### [SUPPLIED MATERIAL]
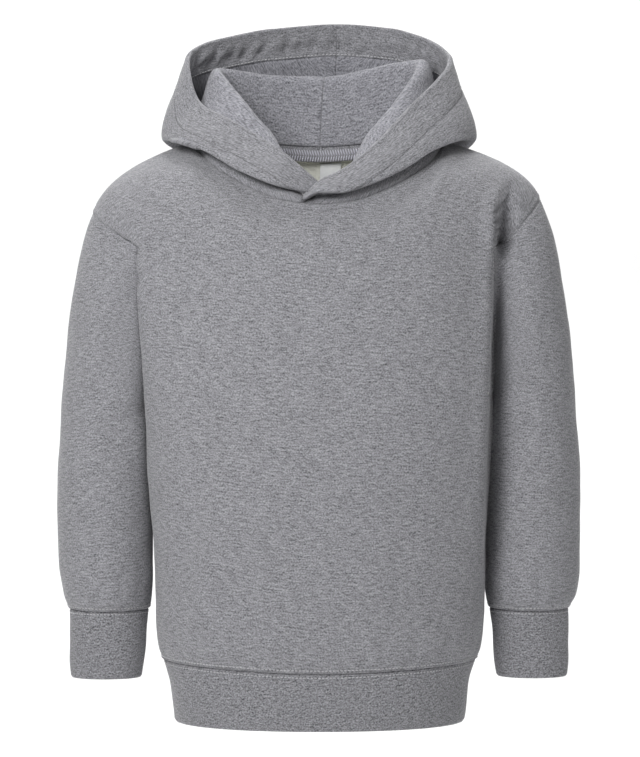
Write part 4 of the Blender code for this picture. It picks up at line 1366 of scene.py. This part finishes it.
def turned_rim(points, normals):
    """The rows past the rim: a rounded fold, then the hem turned down inside the hood."""
    depths = rim_depths(points)
    tangent = unit(points[-1] - points[-3])
    bend = np.radians(np.linspace(0, 180, BEND_ROWS)[1:])[:, None, None]
    fold = points[-1] + tangent * RIM_RADIUS * np.sin(bend) - normals[-1] * RIM_RADIUS * (1 - np.cos(bend))
    inside = points - normals * 2 * RIM_RADIUS
    return np.concatenate([points, fold, at_depths(HEM_ROWS[:, None] * hem_depth(depths), depths, inside)])


def hem_relief(side, inside, azimuths):
    """Heights of the turned hem: its puckers, its sag, its stitch groove and its centre seam."""
    height = creases(inside, rim_puckers(side, inside, azimuths))
    rows = HEM_ROWS[:, None]
    down = np.linspace(0, 1, len(HEM_ROWS))[:, None]
    from_middle = np.linalg.norm(inside - inside[:, -1:], axis=-1)[-len(HEM_ROWS):]
    turned = height[-len(HEM_ROWS):]
    turned *= 1 - bell(1 - rows, HEM_END_FADE)
    turned -= RIM_TROUGH * bell(down - 0.5, TROUGH_SPREAD) * np.sin(math.pi * down)
    turned -= RIM_GROOVE * bell(rows - STITCH_SHARE, GROOVE_SPREAD)
    turned -= HEM_SEAM_DENT * bell(from_middle, EDGE_ROLL)
    return height


def make_hood(side, outer):
    flip = side == "right"
    azimuth, rise = np.meshgrid(hood_azimuths(FRONT_EDGES[side]), steps(*HOOD_ROWS))
    points, normals, out = hood_surface(side, azimuth, rise)
    depths = rim_depths(points)
    hem = hem_depth(depths)
    height = RIM_PUFF * np.sin(math.pi * np.clip(depths / hem, 0, 1))
    height -= RIM_DENT[side] * bell(depths - hem * STITCH_SHARE, STITCH_GROOVE)
    whole = turned_rim(points + normals * height[..., None], normals)
    inside = whole[len(points):]
    facing = outward(inside, flip)
    whole[len(points):] += facing * hem_relief(side, inside, azimuth[0])[..., None]
    return cloth_mesh("hood_" + side + "_cloth", whole, np.concatenate([out, facing]), HOOD_WALL, outer,
                      outer, flip=flip, middle=whole.shape[1] - 1, origin=len(points) - 1,
                      turned=("start", "left", "right"))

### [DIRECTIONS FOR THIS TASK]
Extract the listing in its entirety, matching it exactly.

### [FULL RESPONSE]
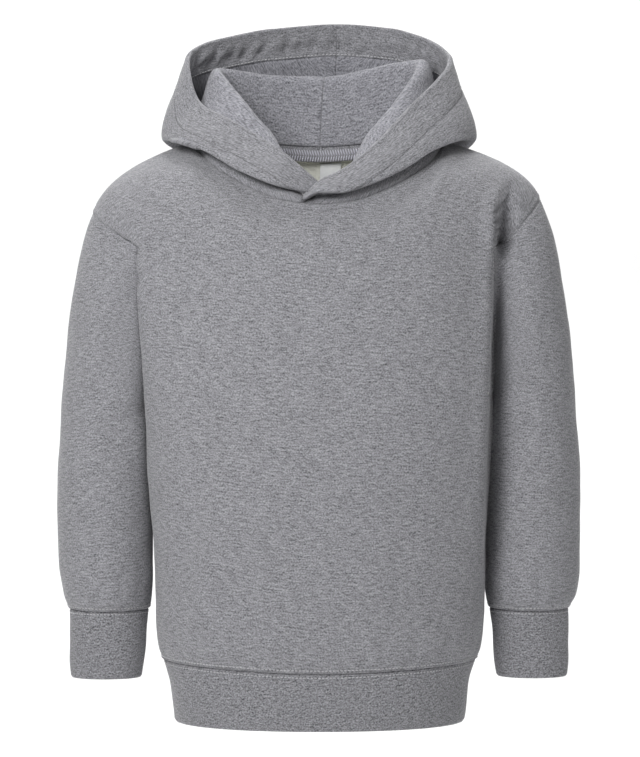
Write part 4 of the Blender code for this picture. It picks up at line 1366 of scene.py. This part finishes it.
def turned_rim(points, normals):
    """The rows past the rim: a rounded fold, then the hem turned down inside the hood."""
    depths = rim_depths(points)
    tangent = unit(points[-1] - points[-3])
    bend = np.radians(np.linspace(0, 180, BEND_ROWS)[1:])[:, None, None]
    fold = points[-1] + tangent * RIM_RADIUS * np.sin(bend) - normals[-1] * RIM_RADIUS * (1 - np.cos(bend))
    inside = points - normals * 2 * RIM_RADIUS
    return np.concatenate([points, fold, at_depths(HEM_ROWS[:, None] * hem_depth(depths), depths, inside)])


def hem_relief(side, inside, azimuths):
    """Heights of the turned hem: its puckers, its sag, its stitch groove and its centre seam."""
    height = creases(inside, rim_puckers(side, inside, azimuths))
    rows = HEM_ROWS[:, None]
    down = np.linspace(0, 1, len(HEM_ROWS))[:, None]
    from_middle = np.linalg.norm(inside - inside[:, -1:], axis=-1)[-len(HEM_ROWS):]
    turned = height[-len(HEM_ROWS):]
    turned *= 1 - bell(1 - rows, HEM_END_FADE)
    turned -= RIM_TROUGH * bell(down - 0.5, TROUGH_SPREAD) * np.sin(math.pi * down)
    turned -= RIM_GROOVE * bell(rows - STITCH_SHARE, GROOVE_SPREAD)
    turned -= HEM_SEAM_DENT * bell(from_middle, EDGE_ROLL)
    return height


def make_hood(side, outer):
    flip = side == "right"
    azimuth, rise = np.meshgrid(hood_azimuths(FRONT_EDGES[side]), steps(*HOOD_ROWS))
    points, normals, out = hood_surface(side, azimuth, rise)
    depths = rim_depths(points)
    hem = hem_depth(depths)
    height = RIM_PUFF * np.sin(math.pi * np.clip(depths / hem, 0, 1))
    height -= RIM_DENT[side] * bell(depths - hem * STITCH_SHARE, STITCH_GROOVE)
    whole = turned_rim(points + normals * height[..., None], normals)
    inside = whole[len(points):]
    facing = outward(inside, flip)
    whole[len(points):] += facing * hem_relief(side, inside, azimuth[0])[..., None]
    return cloth_mesh("hood_" + side + "_cloth", whole, np.concatenate([out, facing]), HOOD_WALL, outer,
                      outer, flip=flip, middle=whole.shape[1] - 1, origin=len(points) - 1,
                      turned=("start", "left", "right"))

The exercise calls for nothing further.